Cada día, muchos profesionales sobrepasados física y emocionalmente optan por rendirse a la evidencia: nadie con poder oirá sus voces ni les prestará la menor ayuda. La única escapatoria es la jubilación anticipada con merma económica o la búsqueda de una invalidez. En el otro lado del espectro de edad, los jóvenes se percatan de que esto no va a cambiar nunca gobiernen los tirios o los troyanos, y optan por la emigración, por cambiar de especialidad o simplemente de profesión.
Punto crítico, pues. Hacer algo es lo contrario de no hacerlo.
De continuar con la inercia, el punto justo donde estamos, permitimos la agonía de la Atención Primaria y dejamos atrás a millones de ciudadanos. A la chita callando, de un modo cobarde, venimos a proclamar: "no hay futuro, oiga; búsquense algo", siendo ese algo el aseguramiento privado.

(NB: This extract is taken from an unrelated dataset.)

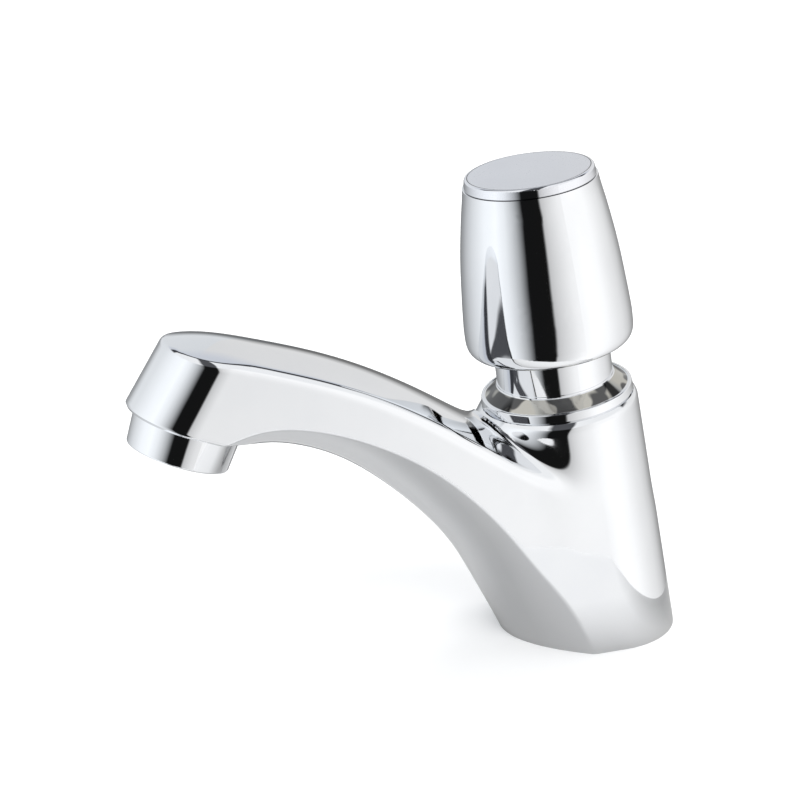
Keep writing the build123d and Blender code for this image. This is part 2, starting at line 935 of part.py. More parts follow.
with BuildPart() as flow_mixer:
    add(
        turned(
            outlet_section,
            [
                (0, mixer_low + mixer_height - mixer_floor),
                (insert_radius - mixer_wall, mixer_low + mixer_height - mixer_floor),
                (insert_radius - mixer_wall, mixer_low),
                (insert_radius, mixer_low),
                (insert_radius, mixer_low + mixer_height),
                (0, mixer_low + mixer_height),
            ],
        ).part
    )
    with BuildSketch(outlet_plane(mixer_low + mixer_height - mixer_floor)):
        with PolarLocations(mixer_jet_circle, mixer_jets):
            Circle(mixer_jet_radius)
    extrude(amount=mixer_floor, mode=Mode.SUBTRACT)
with BuildPart() as aerator_screen:
    add(
        turned(
            outlet_section,
            [
                (0, screen_low + screen_height - screen_wall),
                (insert_radius - 2 * screen_wall, screen_low + screen_height - screen_wall),
                (insert_radius - 2 * screen_wall, screen_low + screen_wall),
                (insert_radius - screen_wall, screen_low),
                (insert_radius, screen_low),
                (insert_radius, screen_low + screen_wall),
                (insert_radius - screen_wall, screen_low + 2 * screen_wall),
                (insert_radius - screen_wall, screen_low + screen_height),
                (0, screen_low + screen_height),
            ],
        ).part
    )
    with BuildSketch(outlet_plane(screen_low + screen_height - screen_wall)):
        with PolarLocations(screen_hole_circle, screen_holes):
            Circle(screen_hole_radius)
    extrude(amount=screen_wall, mode=Mode.SUBTRACT)

# Mounting set: shank, filter, gaskets, washer and back nut
deck_underside = -deck_thickness
clamp_gasket_low = deck_underside - clamp_gasket_thickness
clamp_washer_low = clamp_gasket_low - clamp_washer_thickness
shank_outline = [
    (shank_bore, -shank_length),
    (shank_radius - thread_chamfer, -shank_length),
    (shank_radius, -shank_length + thread_chamfer),
    (shank_radius, -relief_drop - relief_length),
    (relief_radius, -relief_drop - relief_length),
    (relief_radius, -relief_drop),
    (shank_radius, -relief_drop),
    (shank_radius, shank_top),
    (shank_bore, shank_top),
]
inlet_shank = turned(Plane.XZ, shank_outline)
with BuildPart() as inlet_filter:
    add(
        turned(
            Plane.XZ,
            [
                (shank_bore - fit_clearance - filter_wall, -shank_length + thread_chamfer),
                (shank_bore - fit_clearance, -shank_length + thread_chamfer),
                (shank_bore - fit_clearance, -shank_length + filter_length),
                (0, -shank_length + filter_length),
                (0, -shank_length + filter_length - filter_wall),
                (
                    shank_bore - fit_clearance - filter_wall,
                    -shank_length + filter_length - filter_wall,
                ),
            ],
        ).part
    )
    with BuildSketch(Plane.XY.offset(-shank_length + 2 * filter_wall + thread_chamfer)):
        with PolarLocations(shank_bore - filter_wall, filter_slots):
            Rectangle(3 * filter_wall, filter_slot_width)
    extrude(
        amount=filter_length - 4 * filter_wall - thread_chamfer,
        mode=Mode.SUBTRACT,
    )
foot_gasket = ring(
    Plane.XZ,
    gasket_groove_inner + gasket_play,
    gasket_groove_outer - gasket_play,
    0,
    gasket_thickness,
)
clamp_gasket = ring(
    Plane.XZ, shank_radius + washer_bore_play, clamp_gasket_radius, clamp_gasket_low, deck_underside
)
clamp_washer = ring(
    Plane.XZ,
    shank_radius + washer_bore_play,
    clamp_washer_radius,
    clamp_washer_low,
    clamp_gasket_low,
)
with BuildPart() as back_nut:
    with BuildSketch(Plane.XY.offset(clamp_washer_low)):
        RegularPolygon(nut_across_flats / 2, 6, major_radius=False)
        Circle(shank_radius + nut_clearance, mode=Mode.SUBTRACT)
    extrude(amount=-nut_height)

pieces = {
    "body_casting": body_casting,
    "bezel_ring": bezel_ring,
    "guide_sleeve": guide_sleeve,
    "mouth_seal": mouth_seal,
    "spring_plate": spring_plate,
    "cartridge_housing": cartridge_housing,
    "cartridge_seal_lower": cartridge_seal_lower,
    "cartridge_seal_upper": cartridge_seal_upper,
    "valve_seat": valve_seat,
    "spindle_bush": spindle_bush,
    "gland_seal": gland_seal,
    "aerator_housing": aerator_housing,
    "aerator_gasket": aerator_gasket,
    "outlet_grid": outlet_grid,
    "flow_mixer": flow_mixer,
    "aerator_screen": aerator_screen,
    "inlet_shank": inlet_shank,
    "inlet_filter": inlet_filter,
    "foot_gasket": foot_gasket,
    "clamp_gasket": clamp_gasket,
    "clamp_washer": clamp_washer,
    "back_nut": back_nut,
    "return_spring": return_spring,
    "push_cap": push_cap,
    "cap_disc": cap_disc,
    "cap_screw": cap_screw,
    "spindle": spindle,
    "spring_retainer": spring_retainer,
    "timer_piston": timer_piston,
    "piston_cup_seal": piston_cup_seal,
    "piston_clip": piston_clip,
    "valve_disc": valve_disc,
    "valve_washer": valve_washer,
    "washer_nut": washer_nut,
}
for name, piece in pieces.items():
    piece.part.label = name
    export_step(piece.part, "parts/" + name + ".step")
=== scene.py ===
import json
import math

import bmesh
import bpy
import numpy as np
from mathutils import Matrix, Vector


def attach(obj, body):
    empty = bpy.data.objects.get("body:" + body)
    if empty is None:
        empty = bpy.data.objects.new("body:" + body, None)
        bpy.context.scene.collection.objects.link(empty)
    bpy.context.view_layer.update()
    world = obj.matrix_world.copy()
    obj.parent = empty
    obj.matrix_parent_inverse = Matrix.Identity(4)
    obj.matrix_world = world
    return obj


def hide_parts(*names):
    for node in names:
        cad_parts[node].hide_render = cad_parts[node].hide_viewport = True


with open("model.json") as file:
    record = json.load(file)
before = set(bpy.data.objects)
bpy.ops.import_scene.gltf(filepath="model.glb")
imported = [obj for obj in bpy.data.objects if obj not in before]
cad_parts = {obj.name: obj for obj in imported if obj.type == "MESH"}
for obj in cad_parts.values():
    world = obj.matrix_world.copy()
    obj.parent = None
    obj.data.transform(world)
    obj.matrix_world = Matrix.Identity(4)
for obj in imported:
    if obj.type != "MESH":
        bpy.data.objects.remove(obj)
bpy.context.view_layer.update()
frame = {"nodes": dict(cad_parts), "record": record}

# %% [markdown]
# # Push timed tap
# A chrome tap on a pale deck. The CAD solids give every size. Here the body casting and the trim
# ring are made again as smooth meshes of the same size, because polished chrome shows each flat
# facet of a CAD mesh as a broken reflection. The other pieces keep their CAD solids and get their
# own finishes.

scene = bpy.context.scene

# %% [markdown]
# ## Sizes
# The scene is in metres. The shapes are worked out in millimetres, with the sizes of the CAD
# source. The head's axis leans from the vertical towards the spout, and the outlet's axis leans
# back towards the pillar. A point on either axis is its foot plus a distance along its direction.

# %% Axes of the head and the outlet
MM = 0.001
head_lean = math.radians(9.0)
outlet_tilt = math.radians(19.7)
head_foot = np.array([0.0, -0.9, 0.0]) * MM
head_axis = np.array([0.0, -math.sin(head_lean), math.cos(head_lean)])
head_side = np.array([0.0, math.cos(head_lean), math.sin(head_lean)])
outlet_axis = np.array([0.0, math.sin(outlet_tilt), math.cos(outlet_tilt)])

# %% [markdown]
# ## Shader maths
# Long node set-ups are hard to read as links. `Wires` wraps one output socket, so that a shader's
# formula can be written as a sum or product of wires and numbers, in either order.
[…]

Apuntar una solución excede el objetivo de este artículo y la capacidad del que lo escribe. Si el eje y articulador de la atención sanitaria al ciudadano es el primer nivel, este debe ponerse en valor y prestigio. Y, para ello, nada mejor que permitirle hacer sus funciones con dignidad. Para dicho objetivo,
los sectores implicados tendrán forzosamente que renegociar presupuestos, contenidos y personal sobre una base realista, y el ojo puesto en la crisis de recursos humanos en la que estamos inmersos.
Ya no se trata de alardear con cifras de atención, sino de evaluar el significado real de las cifras, y ver en qué medida se adecúan a las necesidades reales de la ciudadanía, que son muy diferentes de un barrio al otro.
Colectivos de especial fragilidad o necesidades singulares, crónicos de diversa índole, mayores, dependientes y tributarios de cuidados paliativos deben ser representados y oídos articulando nuevos esquemas de atención que huyan del paternalismo buenista y que, por el contrario, afronten debidamente las carencias.
El gobernante se encuentra, pues, ante el brete de mantener Atención Primaria como un infierno profesional o, por el contrario, hacer de él un lugar ilusionante. Y, realmente, no es imposible. Solo hay que querer gobernar (bien).